§ SHORT PROBLEM: Go through the data below and gather each line containing "origin".

§ MATERIAL:
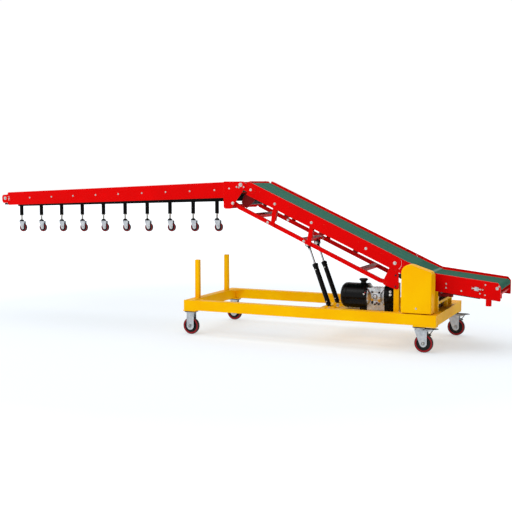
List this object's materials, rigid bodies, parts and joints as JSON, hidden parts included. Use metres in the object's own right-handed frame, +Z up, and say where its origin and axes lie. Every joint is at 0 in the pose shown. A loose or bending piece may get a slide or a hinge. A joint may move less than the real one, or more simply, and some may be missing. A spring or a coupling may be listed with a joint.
{
  "type": "truck loading conveyor",
  "caption": "Mobile truck loading belt conveyor: wheeled base frame, hydraulic incline section and long level boom with a row of hanging support casters.",
  "frame": {"origin": "middle of the overall box, on the floor under the wheels", "axes": "+X along the conveyor towards its feed end, +Y across it to the side away from the drive guard, +Z up"},
  "size_m": [6.451, 1.3, 1.7882],
  "materials": {
    "yellow_paint": "gloss",
    "red_paint": "gloss",
    "black_paint": "satin",
    "belt": "matt, fine grain",
    "zinc": "zinc plated",
    "chrome": "polished",
    "roller_steel": "turned",
    "wheel_red": "matt",
    "cast_block": "cast"
  },
  "bodies": {
    "base": {"base_frame": "yellow_paint", "stop_posts": "yellow_paint", "pivot_posts": "yellow_paint", "pivot_brackets": "red_paint", "drive_guard": "yellow_paint", "tail_plates": "red_paint", "tail_belt": "belt", "tail_rollers": "roller_steel", "gear_motor": "black_paint", "return_cover": "black_paint", "hydraulic_tank": "black_paint", "filler_cap": "black_paint", "pump_block": "cast_block", "pump_motor": "black_paint", "caster_plates": "zinc", "rigid_forks": "zinc"},
    "incline": {"incline_plates": "red_paint", "incline_belt": "belt", "incline_rollers": "roller_steel", "incline_bed": "black_paint"},
    "boom": {"boom_plates": "red_paint", "boom_gussets": "red_paint", "boom_belt": "belt", "boom_rollers": "roller_steel", "boom_bed": "black_paint", "boom_spine": "black_paint", "boom_legs": "black_paint"},
    "arms": {"lift_arms": "red_paint"},
    "upper_strut": {"upper_struts": "red_paint"},
    "lower_strut": {"lower_struts": "red_paint"},
    "barrel_near": {"lift_barrel_near": "black_paint"},
    "rod_near": {"lift_rod_near": "chrome"},
    "barrel_far": {"lift_barrel_far": "black_paint"},
    "rod_far": {"lift_rod_far": "chrome"},
    "swivel_near": {"swivel_fork_near": "black_paint"},
    "swivel_roll_near": {"swivel_wheel_near": "wheel_red"},
    "rigid_roll_near": {"rigid_wheel_near": "wheel_red"},
    "swivel_far": {"swivel_fork_far": "black_paint"},
    "swivel_roll_far": {"swivel_wheel_far": "wheel_red"},
    "rigid_roll_far": {"rigid_wheel_far": "wheel_red"},
    "leg_swivel_01": {"leg_fork_01": "zinc"},
    "leg_roll_01": {"leg_wheel_01": "wheel_red"},
    "leg_swivel_02": {"leg_fork_02": "zinc"},
    "leg_roll_02": {"leg_wheel_02": "wheel_red"},
    "leg_swivel_03": {"leg_fork_03": "zinc"},
    "leg_roll_03": {"leg_wheel_03": "wheel_red"},
    "leg_swivel_04": {"leg_fork_04": "zinc"},
    "leg_roll_04": {"leg_wheel_04": "wheel_red"},
    "leg_swivel_05": {"leg_fork_05": "zinc"},
    "leg_roll_05": {"leg_wheel_05": "wheel_red"},
    "leg_swivel_06": {"leg_fork_06": "zinc"},
    "leg_roll_06": {"leg_wheel_06": "wheel_red"},
    "leg_swivel_07": {"leg_fork_07": "zinc"},
    "leg_roll_07": {"leg_wheel_07": "wheel_red"},
    "leg_swivel_08": {"leg_fork_08": "zinc"},
    "leg_roll_08": {"leg_wheel_08": "wheel_red"},
    "leg_swivel_09": {"leg_fork_09": "zinc"},
    "leg_roll_09": {"leg_wheel_09": "wheel_red"},
    "leg_swivel_10": {"leg_fork_10": "zinc"},
    "leg_roll_10": {"leg_wheel_10": "wheel_red"}
  },
  "joints": [
    {"name": "lift", "type": "hinge", "parent": "base", "child": "incline", "pos_m": [2.09631, 0, 0.908], "axis": [0, 1, 0], "range_deg": [-12, 8]},
    {"name": "boom_level", "type": "hinge", "parent": "incline", "child": "boom", "pos_m": [0.25272, 0, 1.74817], "axis": [0, 1, 0], "range_deg": [-8, 12]},
    {"name": "arm_swing", "type": "hinge", "parent": "base", "child": "arms", "pos_m": [1.99631, 0, 0.694], "axis": [0, 1, 0], "range_deg": [-12, 8]},
    {"name": "upper_strut_turn", "type": "hinge", "parent": "arms", "child": "upper_strut", "pos_m": [0.5803, 0, 1.31733], "axis": [0, 1, 0], "range_deg": [-8, 12]},
    {"name": "lower_strut_turn", "type": "hinge", "parent": "arms", "child": "lower_strut", "pos_m": [1.02709, 0, 1.11372], "axis": [0, 1, 0], "range_deg": [-8, 12]},
    {"name": "barrel_tilt_near", "type": "hinge", "parent": "base", "child": "barrel_near", "pos_m": [1.28531, -0.15, 0.34], "axis": [0, 1, 0], "range_deg": [-11.3, 7.6]},
    {"name": "rod_stroke_near", "type": "slide", "parent": "barrel_near", "child": "rod_near", "axis": [-0.3486, 0, 0.9373], "range_m": [-0.167, 0.112]},
    {"name": "barrel_tilt_far", "type": "hinge", "parent": "base", "child": "barrel_far", "pos_m": [1.28531, 0.15, 0.34], "axis": [0, 1, 0], "range_deg": [-11.3, 7.6]},
    {"name": "rod_stroke_far", "type": "slide", "parent": "barrel_far", "child": "rod_far", "axis": [-0.3486, 0, 0.9373], "range_m": [-0.167, 0.112]},
    {"name": "swivel_turn_near", "type": "hinge", "parent": "base", "child": "swivel_near", "pos_m": [2.44031, -0.59, 0.2], "axis": [0, 0, 1], "continuous": true},
    {"name": "swivel_roll_near", "type": "hinge", "parent": "swivel_near", "child": "swivel_roll_near", "pos_m": [2.48531, -0.59, 0.1], "axis": [0, 1, 0], "continuous": true},
    {"name": "rigid_roll_near", "type": "hinge", "parent": "base", "child": "rigid_roll_near", "pos_m": [-0.27869, -0.59, 0.1], "axis": [0, 1, 0], "continuous": true},
    {"name": "swivel_turn_far", "type": "hinge", "parent": "base", "child": "swivel_far", "pos_m": [2.53431, 0.59, 0.2], "axis": [0, 0, 1], "continuous": true},
    {"name": "swivel_roll_far", "type": "hinge", "parent": "swivel_far", "child": "swivel_roll_far", "pos_m": [2.57931, 0.59, 0.1], "axis": [0, 1, 0], "continuous": true},
    {"name": "rigid_roll_far", "type": "hinge", "parent": "base", "child": "rigid_roll_far", "pos_m": [-0.27869, 0.59, 0.1], "axis": [0, 1, 0], "continuous": true},
    {"name": "leg_turn_01", "type": "hinge", "parent": "boom", "child": "leg_swivel_01", "pos_m": [-0.23469, 0, 1.331], "axis": [0, 0, 1], "continuous": true},
    {"name": "leg_roll_01", "type": "hinge", "parent": "leg_swivel_01", "child": "leg_roll_01", "pos_m": [-0.20969, 0, 1.231], "axis": [0, 1, 0], "continuous": true},
    {"name": "leg_turn_02", "type": "hinge", "parent": "boom", "child": "leg_swivel_02", "pos_m": [-0.56369, 0, 1.3229], "axis": [0, 0, 1], "continuous": true},
    {"name": "leg_roll_02", "type": "hinge", "parent": "leg_swivel_02", "child": "leg_roll_02", "pos_m": [-0.53869, 0, 1.2229], "axis": [0, 1, 0], "continuous": true},
    {"name": "leg_turn_03", "type": "hinge", "parent": "boom", "child": "leg_swivel_03", "pos_m": [-0.89269, 0, 1.3148], "axis": [0, 0, 1], "continuous": true},
    {"name": "leg_roll_03", "type": "hinge", "parent": "leg_swivel_03", "child": "leg_roll_03", "pos_m": [-0.86769, 0, 1.2148], "axis": [0, 1, 0], "continuous": true},
    {"name": "leg_turn_04", "type": "hinge", "parent": "boom", "child": "leg_swivel_04", "pos_m": [-1.22169, 0, 1.30671], "axis": [0, 0, 1], "continuous": true},
    {"name": "leg_roll_04", "type": "hinge", "parent": "leg_swivel_04", "child": "leg_roll_04", "pos_m": [-1.19669, 0, 1.20671], "axis": [0, 1, 0], "continuous": true},
    {"name": "leg_turn_05", "type": "hinge", "parent": "boom", "child": "leg_swivel_05", "pos_m": [-1.55069, 0, 1.29861], "axis": [0, 0, 1], "continuous": true},
    {"name": "leg_roll_05", "type": "hinge", "parent": "leg_swivel_05", "child": "leg_roll_05", "pos_m": [-1.52569, 0, 1.19861], "axis": [0, 1, 0], "continuous": true},
    {"name": "leg_turn_06", "type": "hinge", "parent": "boom", "child": "leg_swivel_06", "pos_m": [-1.87969, 0, 1.29051], "axis": [0, 0, 1], "continuous": true},
    {"name": "leg_roll_06", "type": "hinge", "parent": "leg_swivel_06", "child": "leg_roll_06", "pos_m": [-1.85469, 0, 1.19051], "axis": [0, 1, 0], "continuous": true},
    {"name": "leg_turn_07", "type": "hinge", "parent": "boom", "child": "leg_swivel_07", "pos_m": [-2.20869, 0, 1.28241], "axis": [0, 0, 1], "continuous": true},
    {"name": "leg_roll_07", "type": "hinge", "parent": "leg_swivel_07", "child": "leg_roll_07", "pos_m": [-2.18369, 0, 1.18241], "axis": [0, 1, 0], "continuous": true},
    {"name": "leg_turn_08", "type": "hinge", "parent": "boom", "child": "leg_swivel_08", "pos_m": [-2.53769, 0, 1.27431], "axis": [0, 0, 1], "continuous": true},
    {"name": "leg_roll_08", "type": "hinge", "parent": "leg_swivel_08", "child": "leg_roll_08", "pos_m": [-2.51269, 0, 1.17431], "axis": [0, 1, 0], "continuous": true},
    {"name": "leg_turn_09", "type": "hinge", "parent": "boom", "child": "leg_swivel_09", "pos_m": [-2.86669, 0, 1.26622], "axis": [0, 0, 1], "continuous": true},
    {"name": "leg_roll_09", "type": "hinge", "parent": "leg_swivel_09", "child": "leg_roll_09", "pos_m": [-2.84169, 0, 1.16622], "axis": [0, 1, 0], "continuous": true},
    {"name": "leg_turn_10", "type": "hinge", "parent": "boom", "child": "leg_swivel_10", "pos_m": [-3.19569, 0, 1.25812], "axis": [0, 0, 1], "continuous": true},
    {"name": "leg_roll_10", "type": "hinge", "parent": "leg_swivel_10", "child": "leg_roll_10", "pos_m": [-3.17069, 0, 1.15812], "axis": [0, 1, 0], "continuous": true}
  ],
  "couplings": [
    {"joint": "boom_level", "follows": "lift", "ratio": -1},
    {"joint": "arm_swing", "follows": "lift", "ratio": 1},
    {"joint": "upper_strut_turn", "follows": "lift", "ratio": -1},
    {"joint": "lower_strut_turn", "follows": "lift", "ratio": -1},
    {"joint": "barrel_tilt_near", "follows": "lift", "ratio": 0.921},
    {"joint": "rod_stroke_near", "follows": "lift", "m_per_rad": 0.7879},
    {"joint": "barrel_tilt_far", "follows": "lift", "ratio": 0.921},
    {"joint": "rod_stroke_far", "follows": "lift", "m_per_rad": 0.7879}
  ]
}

§ COMPLETE ANSWER:
List this object's materials, rigid bodies, parts and joints as JSON, hidden parts included. Use metres in the object's own right-handed frame, +Z up, and say where its origin and axes lie. Every joint is at 0 in the pose shown. A loose or bending piece may get a slide or a hinge. A joint may move less than the real one, or more simply, and some may be missing. A spring or a coupling may be listed with a joint.
  "frame": {"origin": "middle of the overall box, on the floor under the wheels", "axes": "+X along the conveyor towards its feed end, +Y across it to the side away from the drive guard, +Z up"},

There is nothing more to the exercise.